#### CHALLENGE
Write out exactly the lines from the line with "0.68, 0.48), 0.4))" through the line with "obj.matrix_parent_inverse = Matrix.Identity(4)", both ends included, and no other line.

== MATERIAL PROVIDED

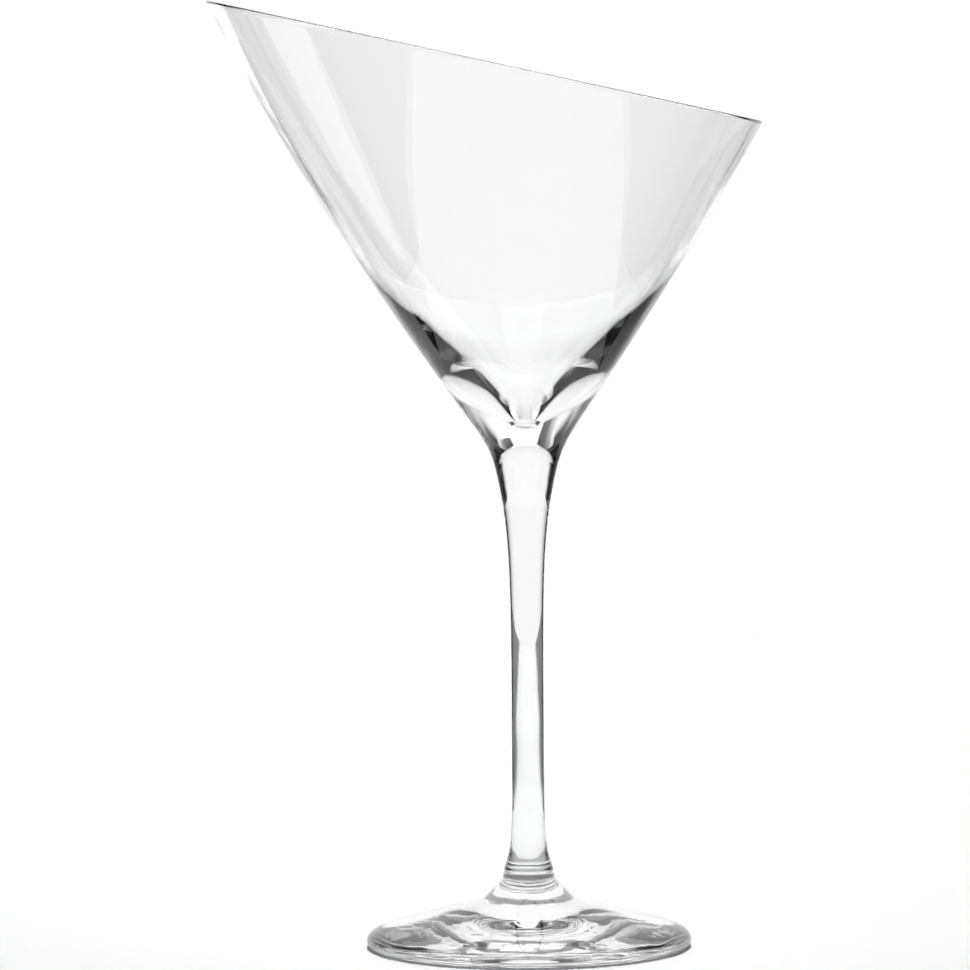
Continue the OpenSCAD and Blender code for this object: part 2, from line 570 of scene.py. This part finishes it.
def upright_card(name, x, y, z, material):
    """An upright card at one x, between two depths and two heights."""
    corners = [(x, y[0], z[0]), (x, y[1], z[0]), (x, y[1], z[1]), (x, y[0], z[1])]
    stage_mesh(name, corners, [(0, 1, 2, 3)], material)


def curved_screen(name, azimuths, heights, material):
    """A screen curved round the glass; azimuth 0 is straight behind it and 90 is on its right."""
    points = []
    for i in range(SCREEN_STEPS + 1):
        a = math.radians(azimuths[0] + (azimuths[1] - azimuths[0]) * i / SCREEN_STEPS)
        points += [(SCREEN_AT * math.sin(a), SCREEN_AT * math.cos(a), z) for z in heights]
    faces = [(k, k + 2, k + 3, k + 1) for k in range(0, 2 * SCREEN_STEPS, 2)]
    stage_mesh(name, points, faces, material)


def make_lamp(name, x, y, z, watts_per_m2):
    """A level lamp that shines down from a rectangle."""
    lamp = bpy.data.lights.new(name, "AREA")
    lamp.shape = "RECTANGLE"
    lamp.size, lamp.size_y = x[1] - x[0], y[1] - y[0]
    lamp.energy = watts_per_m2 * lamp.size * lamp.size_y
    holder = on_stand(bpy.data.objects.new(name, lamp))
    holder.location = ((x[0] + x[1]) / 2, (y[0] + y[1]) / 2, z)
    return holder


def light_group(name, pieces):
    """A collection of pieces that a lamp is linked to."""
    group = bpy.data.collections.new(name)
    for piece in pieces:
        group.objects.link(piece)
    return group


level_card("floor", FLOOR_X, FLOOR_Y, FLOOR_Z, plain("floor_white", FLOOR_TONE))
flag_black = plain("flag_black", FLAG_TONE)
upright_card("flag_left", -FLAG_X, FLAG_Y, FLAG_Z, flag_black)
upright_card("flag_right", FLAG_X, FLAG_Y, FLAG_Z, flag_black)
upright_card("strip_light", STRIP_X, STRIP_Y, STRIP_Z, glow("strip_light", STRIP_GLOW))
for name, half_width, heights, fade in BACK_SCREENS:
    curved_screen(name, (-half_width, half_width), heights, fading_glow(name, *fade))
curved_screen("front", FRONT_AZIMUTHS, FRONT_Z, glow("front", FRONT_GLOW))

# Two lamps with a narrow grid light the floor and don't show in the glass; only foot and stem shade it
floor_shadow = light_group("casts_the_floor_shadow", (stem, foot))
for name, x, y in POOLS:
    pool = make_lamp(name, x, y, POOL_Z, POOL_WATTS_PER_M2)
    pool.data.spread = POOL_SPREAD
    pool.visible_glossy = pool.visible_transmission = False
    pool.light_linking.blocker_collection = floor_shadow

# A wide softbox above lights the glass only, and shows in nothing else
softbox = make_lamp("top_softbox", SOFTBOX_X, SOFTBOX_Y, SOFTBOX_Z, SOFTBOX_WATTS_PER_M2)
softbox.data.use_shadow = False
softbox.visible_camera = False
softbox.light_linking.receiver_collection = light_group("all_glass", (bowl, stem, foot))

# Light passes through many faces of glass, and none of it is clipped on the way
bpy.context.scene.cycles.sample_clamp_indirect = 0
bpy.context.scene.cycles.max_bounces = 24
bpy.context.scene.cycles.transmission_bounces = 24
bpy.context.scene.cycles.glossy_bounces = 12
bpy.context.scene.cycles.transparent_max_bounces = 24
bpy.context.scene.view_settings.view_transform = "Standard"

====
== MATERIAL PROVIDED

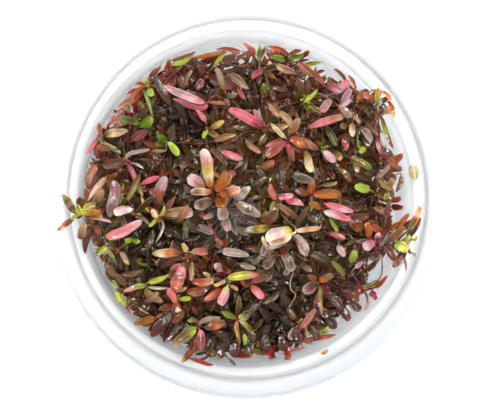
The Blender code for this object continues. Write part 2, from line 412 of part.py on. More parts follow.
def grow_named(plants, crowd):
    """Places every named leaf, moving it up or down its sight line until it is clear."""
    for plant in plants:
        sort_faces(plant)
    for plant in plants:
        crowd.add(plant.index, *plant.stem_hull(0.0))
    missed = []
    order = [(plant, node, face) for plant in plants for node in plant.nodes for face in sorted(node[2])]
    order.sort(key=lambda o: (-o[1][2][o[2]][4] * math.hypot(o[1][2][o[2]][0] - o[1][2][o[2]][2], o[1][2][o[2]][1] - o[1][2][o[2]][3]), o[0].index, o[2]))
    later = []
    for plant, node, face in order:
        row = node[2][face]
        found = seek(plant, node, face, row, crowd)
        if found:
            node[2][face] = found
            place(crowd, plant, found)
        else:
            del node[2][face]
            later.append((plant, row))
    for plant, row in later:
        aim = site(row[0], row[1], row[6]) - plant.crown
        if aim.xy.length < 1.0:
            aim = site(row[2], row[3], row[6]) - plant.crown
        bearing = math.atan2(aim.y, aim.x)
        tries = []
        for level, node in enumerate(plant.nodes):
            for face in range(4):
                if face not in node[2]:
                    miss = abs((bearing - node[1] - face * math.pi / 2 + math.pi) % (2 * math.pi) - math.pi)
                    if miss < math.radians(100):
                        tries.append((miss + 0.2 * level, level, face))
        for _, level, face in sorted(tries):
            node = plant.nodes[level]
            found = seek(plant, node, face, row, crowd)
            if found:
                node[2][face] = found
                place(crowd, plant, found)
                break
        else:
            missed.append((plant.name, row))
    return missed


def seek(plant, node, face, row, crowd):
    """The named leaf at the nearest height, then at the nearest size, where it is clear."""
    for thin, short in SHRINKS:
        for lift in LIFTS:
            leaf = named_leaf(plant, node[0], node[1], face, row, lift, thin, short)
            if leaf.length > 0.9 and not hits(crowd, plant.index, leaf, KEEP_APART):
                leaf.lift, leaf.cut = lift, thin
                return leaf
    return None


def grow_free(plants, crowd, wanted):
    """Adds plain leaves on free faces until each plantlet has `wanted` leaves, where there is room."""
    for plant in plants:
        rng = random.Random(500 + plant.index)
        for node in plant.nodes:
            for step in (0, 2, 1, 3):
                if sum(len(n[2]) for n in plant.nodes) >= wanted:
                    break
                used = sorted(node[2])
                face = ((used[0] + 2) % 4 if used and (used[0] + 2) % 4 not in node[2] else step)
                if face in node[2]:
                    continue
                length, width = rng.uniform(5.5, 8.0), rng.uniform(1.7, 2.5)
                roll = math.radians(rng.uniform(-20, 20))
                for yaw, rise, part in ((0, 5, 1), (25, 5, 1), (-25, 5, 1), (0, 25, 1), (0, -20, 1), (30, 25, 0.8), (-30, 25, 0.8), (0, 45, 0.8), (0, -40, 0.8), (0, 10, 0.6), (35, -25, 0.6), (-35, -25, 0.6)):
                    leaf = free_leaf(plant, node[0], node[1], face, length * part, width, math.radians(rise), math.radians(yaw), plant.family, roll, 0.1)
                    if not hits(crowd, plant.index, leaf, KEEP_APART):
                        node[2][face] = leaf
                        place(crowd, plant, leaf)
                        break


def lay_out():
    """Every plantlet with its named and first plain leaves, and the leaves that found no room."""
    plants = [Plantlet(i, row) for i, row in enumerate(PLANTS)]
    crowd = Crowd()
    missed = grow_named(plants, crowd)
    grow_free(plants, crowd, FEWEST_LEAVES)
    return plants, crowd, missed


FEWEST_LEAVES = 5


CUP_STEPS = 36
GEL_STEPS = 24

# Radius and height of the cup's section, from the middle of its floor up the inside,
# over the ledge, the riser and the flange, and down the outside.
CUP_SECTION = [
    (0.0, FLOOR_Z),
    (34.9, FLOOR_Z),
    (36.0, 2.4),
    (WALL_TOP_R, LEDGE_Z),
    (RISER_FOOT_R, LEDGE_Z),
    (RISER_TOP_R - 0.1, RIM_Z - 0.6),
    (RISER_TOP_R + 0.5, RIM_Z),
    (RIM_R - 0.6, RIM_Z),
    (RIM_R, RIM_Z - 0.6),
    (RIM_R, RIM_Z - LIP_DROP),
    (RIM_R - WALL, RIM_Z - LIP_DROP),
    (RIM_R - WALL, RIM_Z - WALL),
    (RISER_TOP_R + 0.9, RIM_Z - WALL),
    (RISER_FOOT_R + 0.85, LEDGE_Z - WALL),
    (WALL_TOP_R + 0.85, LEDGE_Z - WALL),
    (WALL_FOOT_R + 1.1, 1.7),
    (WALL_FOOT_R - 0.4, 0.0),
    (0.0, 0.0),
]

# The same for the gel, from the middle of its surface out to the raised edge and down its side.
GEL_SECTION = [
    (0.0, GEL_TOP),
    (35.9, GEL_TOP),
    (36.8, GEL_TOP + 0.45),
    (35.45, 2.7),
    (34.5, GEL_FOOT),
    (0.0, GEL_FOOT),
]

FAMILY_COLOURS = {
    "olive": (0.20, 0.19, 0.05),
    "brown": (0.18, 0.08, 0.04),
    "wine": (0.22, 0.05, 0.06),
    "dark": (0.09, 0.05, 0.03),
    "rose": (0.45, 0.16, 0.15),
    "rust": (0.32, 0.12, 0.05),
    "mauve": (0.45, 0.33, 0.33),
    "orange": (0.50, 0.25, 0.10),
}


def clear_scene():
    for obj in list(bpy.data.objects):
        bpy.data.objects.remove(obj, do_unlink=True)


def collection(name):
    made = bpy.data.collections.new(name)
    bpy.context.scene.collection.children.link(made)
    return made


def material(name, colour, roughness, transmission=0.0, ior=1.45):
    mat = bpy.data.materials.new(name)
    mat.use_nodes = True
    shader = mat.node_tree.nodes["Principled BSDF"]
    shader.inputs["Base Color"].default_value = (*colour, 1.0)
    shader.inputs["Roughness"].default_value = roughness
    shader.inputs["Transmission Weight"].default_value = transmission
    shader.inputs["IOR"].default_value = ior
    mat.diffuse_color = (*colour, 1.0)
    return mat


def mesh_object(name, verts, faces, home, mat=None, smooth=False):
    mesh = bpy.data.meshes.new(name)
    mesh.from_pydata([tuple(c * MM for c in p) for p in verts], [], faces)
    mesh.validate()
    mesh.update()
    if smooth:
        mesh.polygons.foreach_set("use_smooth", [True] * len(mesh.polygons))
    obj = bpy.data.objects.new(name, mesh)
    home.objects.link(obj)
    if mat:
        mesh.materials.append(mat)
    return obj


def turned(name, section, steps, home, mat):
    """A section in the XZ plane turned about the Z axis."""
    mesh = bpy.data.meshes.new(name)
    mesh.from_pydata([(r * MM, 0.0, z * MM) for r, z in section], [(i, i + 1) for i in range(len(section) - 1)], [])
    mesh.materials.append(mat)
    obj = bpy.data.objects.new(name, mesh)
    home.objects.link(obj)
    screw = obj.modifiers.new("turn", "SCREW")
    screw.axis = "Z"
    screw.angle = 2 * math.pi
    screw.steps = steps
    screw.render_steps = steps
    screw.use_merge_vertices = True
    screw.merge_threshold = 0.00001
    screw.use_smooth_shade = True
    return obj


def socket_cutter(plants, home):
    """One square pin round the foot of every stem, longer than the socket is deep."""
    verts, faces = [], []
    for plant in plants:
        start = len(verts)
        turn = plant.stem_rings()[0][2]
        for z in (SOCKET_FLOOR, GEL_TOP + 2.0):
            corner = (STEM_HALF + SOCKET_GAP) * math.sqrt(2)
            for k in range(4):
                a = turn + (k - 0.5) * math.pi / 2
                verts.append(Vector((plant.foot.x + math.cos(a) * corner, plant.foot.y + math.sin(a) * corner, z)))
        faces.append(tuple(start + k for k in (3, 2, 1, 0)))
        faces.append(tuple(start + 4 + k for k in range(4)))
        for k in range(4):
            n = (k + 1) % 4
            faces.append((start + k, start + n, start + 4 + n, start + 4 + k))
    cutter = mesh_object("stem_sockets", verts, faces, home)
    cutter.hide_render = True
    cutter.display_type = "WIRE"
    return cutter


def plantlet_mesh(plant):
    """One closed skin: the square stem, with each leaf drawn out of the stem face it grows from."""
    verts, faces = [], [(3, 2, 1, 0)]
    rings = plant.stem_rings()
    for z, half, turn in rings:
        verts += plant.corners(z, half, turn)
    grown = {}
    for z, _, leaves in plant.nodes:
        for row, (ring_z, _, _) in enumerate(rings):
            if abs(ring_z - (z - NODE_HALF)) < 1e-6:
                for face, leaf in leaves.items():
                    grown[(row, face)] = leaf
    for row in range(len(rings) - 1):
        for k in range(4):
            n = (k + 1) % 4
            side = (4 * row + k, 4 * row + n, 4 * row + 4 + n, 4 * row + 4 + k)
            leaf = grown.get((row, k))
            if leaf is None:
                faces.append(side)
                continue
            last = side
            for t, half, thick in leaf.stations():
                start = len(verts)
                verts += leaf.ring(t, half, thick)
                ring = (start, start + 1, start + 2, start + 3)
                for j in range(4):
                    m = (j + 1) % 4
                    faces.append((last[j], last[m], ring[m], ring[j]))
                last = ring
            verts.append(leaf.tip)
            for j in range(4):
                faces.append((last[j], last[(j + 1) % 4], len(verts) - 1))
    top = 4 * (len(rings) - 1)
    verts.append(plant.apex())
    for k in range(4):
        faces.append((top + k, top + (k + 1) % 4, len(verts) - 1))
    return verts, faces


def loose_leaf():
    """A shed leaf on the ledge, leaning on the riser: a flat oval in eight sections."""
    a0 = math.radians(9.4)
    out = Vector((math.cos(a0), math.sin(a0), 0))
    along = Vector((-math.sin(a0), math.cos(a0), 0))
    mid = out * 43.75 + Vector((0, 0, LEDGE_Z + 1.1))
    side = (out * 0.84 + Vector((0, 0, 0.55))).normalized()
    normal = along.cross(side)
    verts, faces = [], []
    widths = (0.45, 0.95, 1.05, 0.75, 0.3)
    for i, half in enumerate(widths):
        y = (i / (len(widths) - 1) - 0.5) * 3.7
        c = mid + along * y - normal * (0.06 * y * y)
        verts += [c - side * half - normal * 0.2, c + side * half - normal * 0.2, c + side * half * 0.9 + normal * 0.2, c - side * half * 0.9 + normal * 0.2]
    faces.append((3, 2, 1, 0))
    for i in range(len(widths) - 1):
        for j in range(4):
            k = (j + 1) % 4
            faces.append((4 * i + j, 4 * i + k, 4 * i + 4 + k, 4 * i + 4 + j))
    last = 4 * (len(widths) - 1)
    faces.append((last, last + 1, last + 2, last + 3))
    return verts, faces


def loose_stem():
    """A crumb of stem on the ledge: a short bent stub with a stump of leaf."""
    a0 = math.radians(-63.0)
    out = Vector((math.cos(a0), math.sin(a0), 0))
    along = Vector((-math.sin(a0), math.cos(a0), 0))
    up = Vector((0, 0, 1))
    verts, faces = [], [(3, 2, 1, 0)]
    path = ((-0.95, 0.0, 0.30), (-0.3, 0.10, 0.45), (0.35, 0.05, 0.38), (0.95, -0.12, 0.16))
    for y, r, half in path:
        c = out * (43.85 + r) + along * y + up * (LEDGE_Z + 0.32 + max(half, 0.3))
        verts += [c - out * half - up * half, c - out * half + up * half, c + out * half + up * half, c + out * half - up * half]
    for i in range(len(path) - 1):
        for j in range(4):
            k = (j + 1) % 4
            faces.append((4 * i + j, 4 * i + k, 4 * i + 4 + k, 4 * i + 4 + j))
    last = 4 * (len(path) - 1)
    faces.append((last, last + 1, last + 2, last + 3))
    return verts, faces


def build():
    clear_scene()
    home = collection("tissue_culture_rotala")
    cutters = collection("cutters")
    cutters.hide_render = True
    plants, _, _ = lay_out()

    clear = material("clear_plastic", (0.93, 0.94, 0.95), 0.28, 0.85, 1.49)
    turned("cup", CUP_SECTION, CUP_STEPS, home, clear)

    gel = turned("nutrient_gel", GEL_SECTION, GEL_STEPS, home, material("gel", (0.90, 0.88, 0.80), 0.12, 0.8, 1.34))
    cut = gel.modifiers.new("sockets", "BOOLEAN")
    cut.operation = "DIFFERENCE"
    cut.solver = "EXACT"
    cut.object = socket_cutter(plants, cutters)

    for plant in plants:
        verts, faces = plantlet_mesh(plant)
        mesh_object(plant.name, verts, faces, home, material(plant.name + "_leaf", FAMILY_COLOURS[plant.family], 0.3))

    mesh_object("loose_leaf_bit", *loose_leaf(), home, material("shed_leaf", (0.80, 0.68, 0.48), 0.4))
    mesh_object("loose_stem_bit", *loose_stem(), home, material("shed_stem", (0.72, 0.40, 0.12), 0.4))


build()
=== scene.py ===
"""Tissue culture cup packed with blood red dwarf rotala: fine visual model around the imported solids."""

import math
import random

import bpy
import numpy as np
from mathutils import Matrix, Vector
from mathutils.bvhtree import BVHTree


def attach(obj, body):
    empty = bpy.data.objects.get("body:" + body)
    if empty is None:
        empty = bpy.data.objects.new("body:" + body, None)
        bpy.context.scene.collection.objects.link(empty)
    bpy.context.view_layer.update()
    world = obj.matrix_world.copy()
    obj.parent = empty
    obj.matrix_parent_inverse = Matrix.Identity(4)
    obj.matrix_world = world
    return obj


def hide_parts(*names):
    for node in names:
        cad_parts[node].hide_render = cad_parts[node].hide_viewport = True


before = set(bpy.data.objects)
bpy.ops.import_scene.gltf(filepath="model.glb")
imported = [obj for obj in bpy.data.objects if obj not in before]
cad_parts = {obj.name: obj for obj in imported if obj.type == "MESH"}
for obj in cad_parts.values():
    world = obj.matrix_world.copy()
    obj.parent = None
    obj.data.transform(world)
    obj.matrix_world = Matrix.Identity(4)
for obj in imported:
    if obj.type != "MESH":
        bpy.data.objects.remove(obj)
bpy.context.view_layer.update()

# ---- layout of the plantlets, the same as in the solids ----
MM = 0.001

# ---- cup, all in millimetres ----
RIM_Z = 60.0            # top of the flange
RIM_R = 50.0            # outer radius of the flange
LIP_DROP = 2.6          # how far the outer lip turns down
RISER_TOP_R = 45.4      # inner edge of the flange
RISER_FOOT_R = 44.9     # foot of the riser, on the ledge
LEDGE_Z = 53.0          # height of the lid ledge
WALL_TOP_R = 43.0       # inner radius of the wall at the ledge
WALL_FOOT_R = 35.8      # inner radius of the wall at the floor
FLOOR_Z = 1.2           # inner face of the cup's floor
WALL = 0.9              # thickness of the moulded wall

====

#### RIGHT ANSWER
    mesh_object("loose_leaf_bit", *loose_leaf(), home, material("shed_leaf", (0.80, 0.68, 0.48), 0.4))
    mesh_object("loose_stem_bit", *loose_stem(), home, material("shed_stem", (0.72, 0.40, 0.12), 0.4))


build()
=== scene.py ===
"""Tissue culture cup packed with blood red dwarf rotala: fine visual model around the imported solids."""

import math
import random

import bpy
import numpy as np
from mathutils import Matrix, Vector
from mathutils.bvhtree import BVHTree


def attach(obj, body):
    empty = bpy.data.objects.get("body:" + body)
    if empty is None:
        empty = bpy.data.objects.new("body:" + body, None)
        bpy.context.scene.collection.objects.link(empty)
    bpy.context.view_layer.update()
    world = obj.matrix_world.copy()
    obj.parent = empty
    obj.matrix_parent_inverse = Matrix.Identity(4)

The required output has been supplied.